The efficiency of the tunnel furnace depends on the collection of assertive variables, PID control and real-time data analysis, which enables energy optimization, predictive maintenance and quality traceability.
Each step of the tunnel kiln plays a strategic role, from dough preparation to final cooling, ensuring a standardized, high-quality product.
Tunnel oven in the ceramics industry: from sintering to dimensional quality
In the ceramics industry, the manufacture of sanitary ware such as basins requires a rigorous and continuous thermal process. The continuous tunnel kiln is the central equipment, leading the parts through a complete cycle — from final drying to glazing — ensuring dimensional stability, mechanical strength and good surface finish.
The raw parts are loaded onto carts that slowly travel through the inside of the kiln. The first stage, preheating, raises the temperature gradually to about 600 °C. In this phase, residual moisture is removed and decomposition reactions of organic compounds occur. Controlling the heating rate, relative humidity and exhaust of volatile gases is essential to avoid cracks, fissures and deformations in parts.
Then, the parts enter the firing zone, where the temperature reaches 1200 °C to 1250 °C. This is where the main transformations take place: the sintering of the ceramic mass and the glazing of the glaze. This zone is segmented with independent control points, using sensors to monitor temperature, airflow, internal pressure, and flue gas composition (CO, CO₂, NOx). Oxygen probes optimize burning efficiency, especially in gas furnaces. The speed of the carts is adjusted according to the required thermal profile, ensuring optimal residence time.
In the final step, controlled cooling reduces the temperature of the parts to about 100 °C, gradually, avoiding thermal shocks that could compromise structural integrity. Flow-controlled fans and temperature sensors ensure parts reach safe conditions before they leave the furnace.

Thermal curve, atmosphere and energy: parallels between ovens in the food and ceramics industry
Despite differences in temperature, residence time, and nature of the products processed, the food and ceramics industries share common technical fundamentals in process engineering, quality control, and operational efficiency, enabling integrated analytics and similar optimization strategies.
One of the central aspects is the development of the thermal curve and the heating profile. In both cases, modeling and controlling the thermal curve is essential to maximize energy efficiency and reduce defects. Tools such as thermal simulations, temperature gradient analysis, and distributed PID control are widely applicable, with the common goal of ensuring that the product achieves critical transformation parameters — whether it’s food cooking or ceramic sintering — without structural failures.

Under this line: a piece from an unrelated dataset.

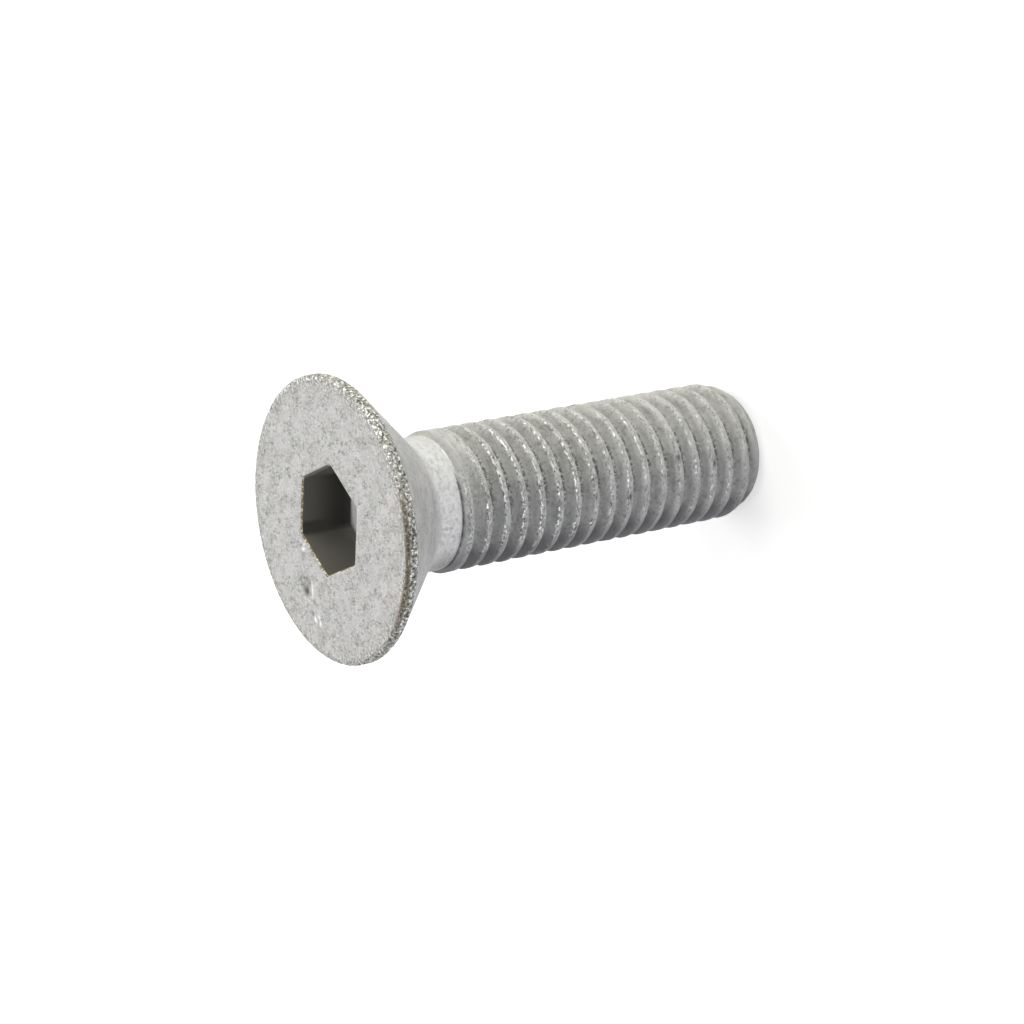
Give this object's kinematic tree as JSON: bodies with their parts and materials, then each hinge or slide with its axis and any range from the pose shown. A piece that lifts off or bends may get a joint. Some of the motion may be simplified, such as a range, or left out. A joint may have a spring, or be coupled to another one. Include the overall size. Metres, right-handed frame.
{
  "type": "countersunk socket screw",
  "caption": "Countersunk flat-head machine screw with a hexagon socket, a short plain neck and a threaded shank, galvanised.",
  "frame": {"origin": "centre of the head's flat face, at the mouth of the hexagon socket", "axes": "+Z along the screw's axis, out of the socket; the shank runs along -Z to its flat tip end"},
  "size_m": [0.0234, 0.0234, 0.04],
  "materials": {
    "zinc": "matt hot-dip zinc coat, light grey, grainy, with small pits"
  },
  "bodies": {
    "root": {"screw": "zinc"}
  },
  "joints": []
}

Typical Thermal Curves in Tunnel Ovens: Biscuits vs Sanitary Ware
Another fundamental point is the thermal distribution and its uniformity throughout the furnace. The homogeneity of the thermal environment is evaluated through mapping with distributed sensors, use of infrared cameras and CFD (computational fluid dynamics) simulations. This analysis reduces quality variations between different kiln positions or between batches, promoting greater standardization.
Energy efficiency is also a shared goal. The measurement of consumption per unit of product, associated with the analysis of thermal losses and strategies such as heat recovery, allows reducing operating costs and emissions, even in the face of different thermal scales.

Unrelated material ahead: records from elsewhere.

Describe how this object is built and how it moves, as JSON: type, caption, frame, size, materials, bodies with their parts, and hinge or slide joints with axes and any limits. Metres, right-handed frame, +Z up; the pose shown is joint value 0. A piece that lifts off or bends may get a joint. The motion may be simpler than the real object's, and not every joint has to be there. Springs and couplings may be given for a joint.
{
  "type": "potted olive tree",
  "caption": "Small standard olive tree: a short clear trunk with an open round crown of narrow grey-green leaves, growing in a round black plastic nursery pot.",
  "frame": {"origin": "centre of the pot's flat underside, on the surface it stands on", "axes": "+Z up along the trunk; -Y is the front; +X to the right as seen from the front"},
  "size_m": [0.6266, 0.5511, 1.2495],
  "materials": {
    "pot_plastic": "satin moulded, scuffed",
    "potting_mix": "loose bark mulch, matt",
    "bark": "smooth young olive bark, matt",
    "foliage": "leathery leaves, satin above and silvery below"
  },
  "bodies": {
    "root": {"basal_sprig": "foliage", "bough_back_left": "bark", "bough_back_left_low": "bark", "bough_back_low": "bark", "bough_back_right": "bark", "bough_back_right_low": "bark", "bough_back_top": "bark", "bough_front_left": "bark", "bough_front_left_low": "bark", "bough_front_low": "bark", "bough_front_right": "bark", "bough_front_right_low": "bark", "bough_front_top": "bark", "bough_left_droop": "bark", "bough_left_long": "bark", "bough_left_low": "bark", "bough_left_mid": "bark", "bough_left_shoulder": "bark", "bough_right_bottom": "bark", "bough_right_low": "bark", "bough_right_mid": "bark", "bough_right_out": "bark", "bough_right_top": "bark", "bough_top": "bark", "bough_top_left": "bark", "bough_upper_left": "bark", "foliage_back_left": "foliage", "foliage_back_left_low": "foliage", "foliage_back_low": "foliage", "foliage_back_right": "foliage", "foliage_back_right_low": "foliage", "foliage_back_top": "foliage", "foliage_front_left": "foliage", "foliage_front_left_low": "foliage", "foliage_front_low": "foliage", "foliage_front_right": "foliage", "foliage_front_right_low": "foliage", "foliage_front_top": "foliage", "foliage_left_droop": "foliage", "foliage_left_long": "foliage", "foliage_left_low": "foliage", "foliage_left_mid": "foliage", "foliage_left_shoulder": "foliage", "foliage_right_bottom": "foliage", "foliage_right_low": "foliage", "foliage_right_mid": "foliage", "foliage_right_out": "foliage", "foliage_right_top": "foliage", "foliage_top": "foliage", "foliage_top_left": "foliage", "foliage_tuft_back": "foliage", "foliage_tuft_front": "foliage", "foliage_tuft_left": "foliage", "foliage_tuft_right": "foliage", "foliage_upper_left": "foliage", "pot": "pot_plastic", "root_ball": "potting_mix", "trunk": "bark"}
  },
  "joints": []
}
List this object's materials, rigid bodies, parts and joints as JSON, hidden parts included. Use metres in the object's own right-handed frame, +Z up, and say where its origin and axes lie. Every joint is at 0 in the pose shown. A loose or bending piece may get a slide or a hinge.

Finally, the control of the furnace’s internal atmosphere is critical in both sectors. Monitoring the composition of gases — such as O₂, CO, CO₂ and relative humidity — avoids unwanted reactions, such as oxidation or drying out, and ensures the stability and repeatability of the production process.
Control in industrial oven and ESG: efficiency and responsibility
According to CNN Brasil (2024), investments focused on ESG — environmental, social, and governance criteria — already represent more than a third of global assets under management, with projections pointing to US$ 53 trillion by 2025. Companies that underperform on these criteria face difficulties in attracting investors, since ESG reports are used as a key reference in investment decisions. Data from SAP reinforces this trend: in 2022, 69% of large industries in Latin America already had ESG strategies in place.
In this context, the analysis and control of variables in industrial furnaces, especially temperature, play a strategic role. In the Environmental pillar, precise temperature control contributes directly to energy efficiency, reducing fuel consumption and, consequently, emissions of gases such as CO and CO₂. This favors compliance with environmental standards, such as ISO 14064, and reinforces the commitment to sustainable practices.
In the social aspect, the safe and stable operation of the furnaces reduces the risk of accidents, overheating and failures that can compromise both the integrity of employees and the quality of the product. Compliance with standards such as ISO 9001 strengthens the company’s reputation with customers and partners.
In governance, continuous monitoring of thermal variables and transparency in the disclosure of operational data are fundamental. Reports aligned with standards such as GRI and SASB demonstrate corporate responsibility and reinforce stakeholder trust.
Analyzing thermal variables in industrial furnaces, therefore, goes far beyond operational efficiency: it is a central practice in building a more sustainable, safer, and transparent industry.